Lucy tried to remember exactly when. Summer, maybe, when the city started announcing budget cuts and the planet began wobbling on its axis. Then, in the past few weeks, forget it. And now? Gone. It was feeling gone. It was feeling over. It couldn’t be. Lucy wasn’t going to let it go. Somehow she had to stop it from leaving her.

“I’ll say it again. It’s all about the outcome.” Lucy reached for Berger’s hand, pulled it close, and stroked it with her thumb. “Hap Judd will talk because he’s an arrogant sociopath, because he’s got nothing but self-interest, and he believes it’s in his self-interest.”

“Doesn’t mean I feel comfortable,” Berger said, lacing her fingers in Lucy’s. “About a shade away from entrapment. Maybe not even a shade away.”

“Here we go again. We’re fine. Don’t worry. Eric had an eighth of White Widow on him for pain management. Nothing wrong with medical marijuana. As for where he got it? Maybe from Hap. Hap’s a pothead.”

“Remember who you’re talking to. I don’t want to know anything about where Eric-or you-get your so-called medical marijuana, and I’m assuming you don’t have any, have never had any.” Berger had said this before, repeatedly. “I’d better not find out you’re growing it indoors somewhere.”

“I’m not. I don’t do stuff like that anymore. Haven’t lit up in years. I promise.” Lucy smiled, downshifting onto the exit ramp for I-684 South, Berger’s touch reassuring her, bolstering her confidence. “Eric had a few J’s. Just happened to be enjoying himself when he just happened to run into Hap, who just happens to frequent the same places, is a creature of habit. Not smart. Makes you easy to find and befriend.”

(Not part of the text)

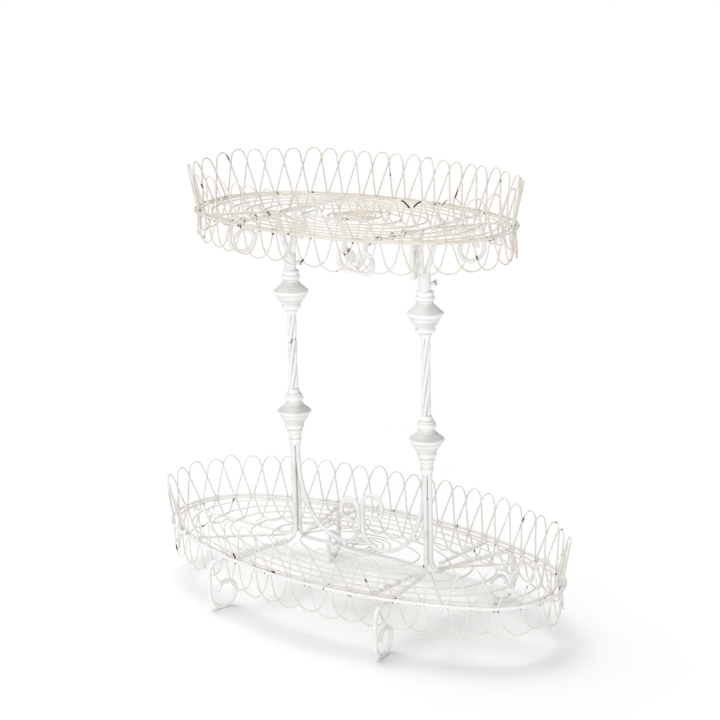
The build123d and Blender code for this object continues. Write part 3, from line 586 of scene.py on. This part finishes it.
# Everything of one tier that replaces or adds to the CAD's wires
def makeTier(name):
    tier = tiers[name]
    table = ovalTable(tier["halfLength"], tier["halfWidth"], tier["endRadius"])
    perimeter = table[0][-1]
    barTop = tier["height"] - tier["rim"] / 2 - wireSizes["clearance"]
    rimInset = layerInset(tier, 1) + wireSizes["loop"] / 2 + wireSizes["clearance"] + wireSizes["innerRim"] / 2
    innerLevel = barTop + wireSizes["clearance"] + wireSizes["innerRim"] / 2
    ringLevel = barTop + wireSizes["clearance"] + wireSizes["ring"] / 2
    feet = [makeLoops(name, tier, table, layer) for layer in (0, 1)]
    total = tier["backLoops"] + tier["frontLoops"]
    apart = tierDetails["weldApart"]
    marks = loopDistance(tier, perimeter, np.arange(total) + 0.5 + apart)
    marks = np.concatenate([marks, loopDistance(tier, perimeter, np.arange(total) + 0.5 - apart)])
    makeRim(f"{name}OuterRimRod", tier, table, 0.0, tier["height"], tier["rim"], tier["rimPaint"],
            f"{name}_outer_rim", marks)
    makeRim(f"{name}InnerRimWire", tier, table, rimInset, innerLevel, wireSizes["innerRim"],
            tier["wirePaint"], f"{name}_inner_rim", marks, sides=tierDetails["innerRimSides"])
    # floor rings: the oval at fixed shares of its length and width
    random = np.random.default_rng(tier["seed"] + tierDetails["ringSeed"])
    steps, paths = rimBends["ringSteps"], []
    for longShare, wideShare in zip(wireSizes["ringLengths"], wireSizes["ringWidths"]):
        ringTable = ovalTable(
            tier["halfLength"] * longShare, tier["halfWidth"] * wideShare, tier["endRadius"] * wideShare
        )
        along = np.linspace(0, ringTable[0][-1], steps, endpoint=False)
        point, normal = ovalAt(ringTable, along)
        point = point + normal * wander(random, steps, *rimBends["ringSideways"])[:, None]
        level = ringLevel + np.abs(wander(random, steps, *rimBends["ringLevel"]))
        paths.append(np.concatenate([point, level[:, None]], axis=1))
    sides = rimBends["ringSides"]
    points, faces = tubes(np.array(paths) * mm, wireSizes["ring"] / 2 * mm, sides, (0, 0, 1.0), True)
    makePiece(f"{name}FloorRingWires", points, faces, tier["wirePaint"], tier["body"],
              None, (f"{name}_floor_rings",))
    # rosette: half circles that grow by half the spacing, end to end
    arcs = []
    start, spacing, shift = (
        wireSizes[key] * tier["halfWidth"] for key in ("rosetteStart", "rosetteSpacing", "rosetteShift")
    )
    for step in range(wireSizes["rosetteHalfTurns"]):
        side = step % 2
        radius = start + step * spacing / 2
        angle = np.linspace(side * np.pi, side * np.pi + np.pi, tierDetails["rosetteSteps"])
        angle = angle[(1 if step else 0):]
        arcs.append(np.stack([
            (0.5 - side) * spacing / 2 + radius * np.cos(angle), shift + radius * np.sin(angle),
            np.full(len(angle), ringLevel),
        ], axis=1))
    path, size = roundedEnds(np.concatenate(arcs), wireSizes["ring"] / 2)
    points, faces = tubes(path[None] * mm, size[None] * mm, tierDetails["rosetteSides"], (0, 0, 1.0), False)
    makePiece(f"{name}RosetteWire", points, faces, tier["wirePaint"], tier["body"],
              None, (f"{name}_rosette",))
    # weld lumps where each loop touches the rims
    marksXY = np.concatenate([np.concatenate(found[:2]) for found in feet])
    inward = unit(-marksXY)
    count = len(marksXY)
    level = np.full((count, 1), tier["height"] - tierDetails["weldBelow"])
    outer = np.concatenate([marksXY - inward * tierDetails["weldOut"], level], axis=1)
    sizes = random.uniform(*tierDetails["weldRadius"], count)
    lumps(f"{name}RimWelds", outer, sizes, tier["seed"] + tierDetails["weldSeed"], ironPaint, tier["body"])
    # dark bare-iron dots a few millimetres under the rim at the loops' feet
    dots = np.concatenate([found[2] for found in feet])
    dots = dots[random.uniform(0, 1, len(dots)) < tier["dotShare"]]
    sizes = random.uniform(*tierDetails["dotRadius"], len(dots))
    lumps(f"{name}DarkRimDots", dots, sizes, tier["seed"] + tierDetails["dotSeed"], bareIron, tier["body"])
    # binding wire where the floor rings lie on the cross bars
    coils = []
    for x in tier["crossBars"]:
        for y in tier["wraps"]:
            for face in (-1, 1):
                level = ringLevel - tierDetails["wrapBelow"]
                centre = np.array([x, face * y + random.uniform(-1, 1), level])
                coils.append(wrapCoil(centre))
    radius, sides = tierDetails["wrapRadius"] * mm, tierDetails["wrapSides"]
    for half, part, paint in zip(("Front", "Back"), (coils[::2], coils[1::2]), tier["wrapPaint"]):
        points, faces = tubes(np.array(part) * mm, radius, sides, (0, 1.0, 0), False)
        makePiece(f"{name}{half}BindingWire", points, faces, paint, tier["body"])
    print(name, "tier dressed")


for tierName in tiers:
    makeTier(tierName)


# Turned pieces, from the bottom up: shares of the height and of the greatest radius
beads = {
    "columns": {"left": -122.5, "right": 131.5}, "sides": 72, "steps": 260,
    "rings": 5, "groove": 0.875, "riseShare": 0.25, "fineDepth": 0.22, "fineWidth": 0.45, "fineHollow": 0.35,
    # the hollow values set where the grooves get painted shade
    "hollowReach": 1.5, "hollowStart": 0.7, "hollowFull": 1.2,
    "uneven": 0.006, "unevenWaves": 2, "unevenPace": 0.11,
    "collar": {
        "bottom": 231.0, "height": 11.0, "radius": 8.6618,
        "shares": ((0.0, 0.9), (0.35, 1.0), (0.86, 1.14), (0.86, 1.0), (1.0, 1.0)), "fine": (),
    },
    "lower_bead": {
        "bottom": 242.0, "height": 77.0, "radius": 26.4, "cone": (0.295, 0.445, 0.48, 0.79),
        "foot": ((0.0, 0.36), (0.08, 0.36), (0.11, 0.44), (0.155, 0.45), (0.175, 0.40), (0.20, 0.52),
                 (0.24, 0.555), (0.28, 0.52)),
        "crown": ((0.475, 0.86), (0.525, 0.985), (0.54, 1.0), (0.557, 0.985), (0.60, 0.82), (0.665, 0.59),
                  (0.72, 0.45), (0.742, 0.42), (0.765, 0.49), (0.79, 0.54), (0.82, 0.555), (0.85, 0.53),
                  (0.867, 0.47), (0.895, 0.47), (0.905, 0.40), (0.96, 0.33), (1.0, 0.30)),
        "fine": (0.462, 0.487, 0.513, 0.567, 0.591, 0.615, 0.64, 0.668),
    },
    "upper_bead": {
        "bottom": 436.0, "height": 66.0, "radius": 27.0, "cone": (0.22, 0.385, 0.48, 0.79),
        "foot": ((0.0, 0.33), (0.06, 0.33), (0.10, 0.42), (0.115, 0.50), (0.155, 0.56), (0.20, 0.52)),
        "crown": ((0.43, 0.86), (0.495, 0.985), (0.515, 1.0), (0.535, 0.985), (0.60, 0.80), (0.68, 0.59),
                  (0.75, 0.44), (0.785, 0.42), (0.80, 0.46), (0.83, 0.54), (0.86, 0.55), (0.89, 0.51),
                  (0.905, 0.46), (0.925, 0.49), (0.96, 0.50), (1.0, 0.46)),
        "fine": (0.408, 0.438, 0.468, 0.55, 0.583, 0.616, 0.65, 0.69),
    },
}


# The bead's outline: foot, a cone of rings that each start with a groove, then the crown
def beadShares(bead):
    if "shares" in bead:
        return bead["shares"]
    low, high, thin, thick = bead["cone"]
    step, growth = (high - low) / beads["rings"], (thick - thin) / beads["rings"]
    cone = []
    for ring in range(beads["rings"]):
        edge = thin + growth * (ring + 1)
        cone += [(low + step * ring, edge * beads["groove"]), (low + step * (ring + beads["riseShare"]), edge),
                 (low + step * (ring + 1), edge)]
    return bead["foot"] + tuple(cone) + bead["crown"]


# A turned bead as one closed skin. Radius at even steps along the outline, less the fine tool grooves;
# hollow is how far a point lies under its neighbours, and there the paint is darkened as painted shade.
def turnBead(kind, side, x):
    bead = beads[kind]
    random = np.random.default_rng(len(kind) * 7 + len(side))
    share = np.array(beadShares(bead))
    height, radius = share[:, 0] * bead["height"], share[:, 1] * bead["radius"]
    run = np.concatenate([[0], np.cumsum(np.hypot(np.diff(height), np.diff(radius)))])
    along = np.linspace(0, run[-1], beads["steps"])
    z, r = np.interp(along, run, height), np.interp(along, run, radius)
    fine = np.array(bead["fine"]).reshape(-1, 1) * bead["height"]
    groove = np.exp(-(((z[None] - fine) / beads["fineWidth"]) ** 2)).sum(axis=0) if len(fine) else 0 * z
    r = r - beads["fineDepth"] * groove
    near = np.abs(z[:, None] - z[None]) < beads["hollowReach"]
    depth = np.where(near, r[None], 0).max(axis=1) - r - beads["hollowStart"]
    hollow = np.clip(depth / beads["hollowFull"], 0, 1)
    hollow = np.clip(hollow + groove * beads["fineHollow"], 0, 1)
    turn = np.linspace(0, 2 * np.pi, beads["sides"], endpoint=False)
    start = random.uniform(0, 6)
    wave = np.sin(turn[None] * beads["unevenWaves"] + start + z[:, None] * beads["unevenPace"])
    ring = r[:, None] * (1 - beads["uneven"] * np.abs(wave))
    points = np.stack([
        x + ring * np.cos(turn), ring * np.sin(turn), np.repeat(bead["bottom"] + z[:, None], len(turn), axis=1),
    ], axis=-1).reshape(-1, 3)
    i, j = np.meshgrid(np.arange(len(z) - 1), np.arange(len(turn)), indexing="ij")
    k = (j + 1) % len(turn)
    faces = np.stack([
        i * len(turn) + j, i * len(turn) + k, (i + 1) * len(turn) + k, (i + 1) * len(turn) + j,
    ], axis=-1).reshape(-1, 4).tolist()
    faces.append(np.arange(len(turn))[::-1].tolist())
    faces.append(((len(z) - 1) * len(turn) + np.arange(len(turn))).tolist())
    name = f"{side}{kind.title().replace('_', '')}"
    piece = makePiece(name, points * mm, faces, litBeadPaint, "stand", None, (f"{kind}_{side}",))
    layer = piece.data.attributes.new("hollow", "FLOAT", "POINT")
    layer.data.foreach_set("value", np.repeat(hollow, len(turn)).astype(np.float32))


for side, x in beads["columns"].items():
    for kind in ("collar", "lower_bead", "upper_bead"):
        turnBead(kind, side, x)
print("beads turned")


# The rods, bars and screws keep their CAD shape and get their paint or metal
def dress(node, material):
    mesh = nodes[node].data
    if len(mesh.materials) == 0:
        mesh.materials.append(material)
    for i in range(len(mesh.materials)):
        mesh.materials[i] = material


for node in nodes:
    if node.startswith("wing_screw"):
        dress(node, screwMetal)
    elif "leg" in node or "brace" in node:
        dress(node, stainedPaint)
    elif "diagonal" in node:
        dress(node, lowerWirePaint if node.startswith("lower") else upperWirePaint)
    else:
        dress(node, ironPaint)
print("rods painted")


# Studio: a pale floor, a wide soft light from above, a level fill from the front, a pale room, and the camera
# at the photograph's angle
studio = {
    "floorSize": 60.0, "floorColour": (0.925, 0.925, 0.925, 1), "floorDrift": (0.93, 0.93, 0.93, 1),
    "roomStrength": 0.27, "roomColour": (1.0, 1.0, 1.0, 1), "floorSpecular": 0.1, "floorRoughness": 0.8,
    "floorRoughSpread": 0.1, "floorBump": 0.00002, "floorScales": (1.5, 3.0, 400.0), "floorFade": (0.3, 0.7),
    # name, direction the light comes from, strength, width in degrees
    "lights": (("keyLight", (-0.28, 0.04, 1.0), 2.30, 42.0), ("frontFill", (0.46, -0.86, 0.06), 2.45, 70.0)),
}
floorMesh = bpy.data.meshes.new("studioFloor")
half = studio["floorSize"] / 2
corners = [(-half, -half, 0), (half, -half, 0), (half, half, 0), (-half, half, 0)]
floorMesh.from_pydata(corners, [], [(0, 1, 2, 3)])
floor = bpy.data.objects.new("studioFloor", floorMesh)
bpy.context.scene.collection.objects.link(floor)
floorMaterial, floorTree, floorShader, floorPlace = startMaterial("paleFloor")
cloud, blotches, grain = (floorPlace.noise(scale, 2.0) for scale in studio["floorScales"])
floorTone = cloud.step(*studio["floorFade"]).mix(studio["floorColour"], studio["floorDrift"])
floorRough = blotches * studio["floorRoughSpread"] + studio["floorRoughness"]
finishMaterial(floorTree, floorShader, floorTone, floorRough, grain, studio["floorBump"])
floorShader.inputs["Specular IOR Level"].default_value = studio["floorSpecular"]
floorMesh.materials.append(floorMaterial)

world = bpy.data.worlds.new("paleRoom")
bpy.context.scene.world = world
world.use_nodes = True
room = world.node_tree.nodes["Background"]
room.inputs["Color"].default_value = studio["roomColour"]
room.inputs["Strength"].default_value = studio["roomStrength"]
for lightName, direction, strength, width in studio["lights"]:
    lightData = bpy.data.lights.new(lightName, "SUN")
    lightData.energy = strength
    lightData.angle = math.radians(width)
    lamp = bpy.data.objects.new(lightName, lightData)
    bpy.context.scene.collection.objects.link(lamp)
    lamp.rotation_mode = "QUATERNION"
    lamp.rotation_quaternion = (-Vector(direction)).to_track_quat("-Z", "Y")

cameraView = {
    "place": (1.8551, -2.2131, 1.1330), "ahead": (-0.62290, 0.74309, -0.24457), "roll": -0.0211,
    "lens": 101.45, "shift": (0.00737, -0.02104), "sensor": 36.0, "clip": (0.1, 60.0),
}
ahead = Vector(cameraView["ahead"]).normalized()
right = ahead.cross(Vector((0, 0, 1))).normalized()
upward = right.cross(ahead)
c, s = math.cos(cameraView["roll"]), math.sin(cameraView["roll"])
rolledRight = right * c + upward * s
rolledUp = upward * c - right * s
cameraData = bpy.data.cameras.new("photoCamera")
cameraData.sensor_width = cameraView["sensor"]
cameraData.lens = cameraView["lens"]
cameraData.shift_x, cameraData.shift_y = cameraView["shift"]
cameraData.clip_start, cameraData.clip_end = cameraView["clip"]
camera = bpy.data.objects.new("photoCamera", cameraData)
bpy.context.scene.collection.objects.link(camera)
camera.matrix_world = Matrix.Translation(cameraView["place"]) @ Matrix(
    (rolledRight, rolledUp, -ahead)
).transposed().to_4x4()
bpy.context.scene.camera = camera
bpy.context.scene.view_settings.view_transform = "Standard"
bpy.context.scene.view_settings.exposure = 0.0
print("studio ready")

“Yes, so you’ve said. And I continue to say the following: What if Eric decides to talk to somebody he shouldn’t? Like Hap’s lawyer, because he’ll get one. After I’m done with him, he will.”

“Eric likes me and I give him work.”

“Exactly. You trust a handyman.”

“A stoner with a record,” Lucy said. “Not credible, no one would believe him if it came down to that. Nothing for you to worry about, I promise.”

“There’s plenty for me to worry about. You induced a famous actor…”

“Not exactly Christian Bale, for Christ’s sake,” Lucy said. “You never even heard of Hap Judd before all this.”

“I’ve heard of him now, and he’s famous enough. More to the point, you encouraged him to break the law, to use a controlled substance, and you did it on behalf of a public servant so you could gain evidence against him.”

“Wasn’t there, not even in New York,” Lucy said. “You and I were in Vermont Monday night when Hap and my handyman had so much fun.”

“So, that’s really why you wanted to steal me away during a workweek.”

“I didn’t decide your birthday was December seventeenth, and it wasn’t my intention for us to get snowed in.” Stung again. “But yes, it made sense to have Eric cruise various bars while we were out of town. Especially while you were out of town.”

“You didn’t just ask him to cruise various bars, you supplied the illegal substance.”

“Nope. Eric bought the stuff.”

“Where’d he get the money?” Berger said.

“We’ve been through all this. You’re making yourself crazy.”

“The defense will claim entrapment, outrageous government conduct.”

“And you’ll say Hap was predisposed to do what he did.”

“Now you’re coaching me?” Berger laughed ruefully. “Don’t know why I bothered going to law school. In summary, let’s be honest, you had ideas implanted in Hap’s mind that could get him indicted for something we can never prove. You basically got him stoned and had your snitch handyman lure him into a conversation about Park General Hospital, which you got suspicious about because you hacked into Hap’s e-mail account and God knows what else. Probably the goddamn hospital’s, too. Jesus God.”

“I got their info fair and square.”

“Please.”

“Besides, we don’t need to prove it,” Lucy said. “Isn’t that the point? To scare the shit out of Mr. Hollywood so he’ll do what’s right?”

“I don’t know why I listen to you,” Berger said, holding Lucy’s hand tighter and tucking it against her.

“He could have been honorable. He could have been helpful. He could have been a normal law-abiding citizen, but guess what, he’s not,” Lucy said. “He’s brought this upon himself.”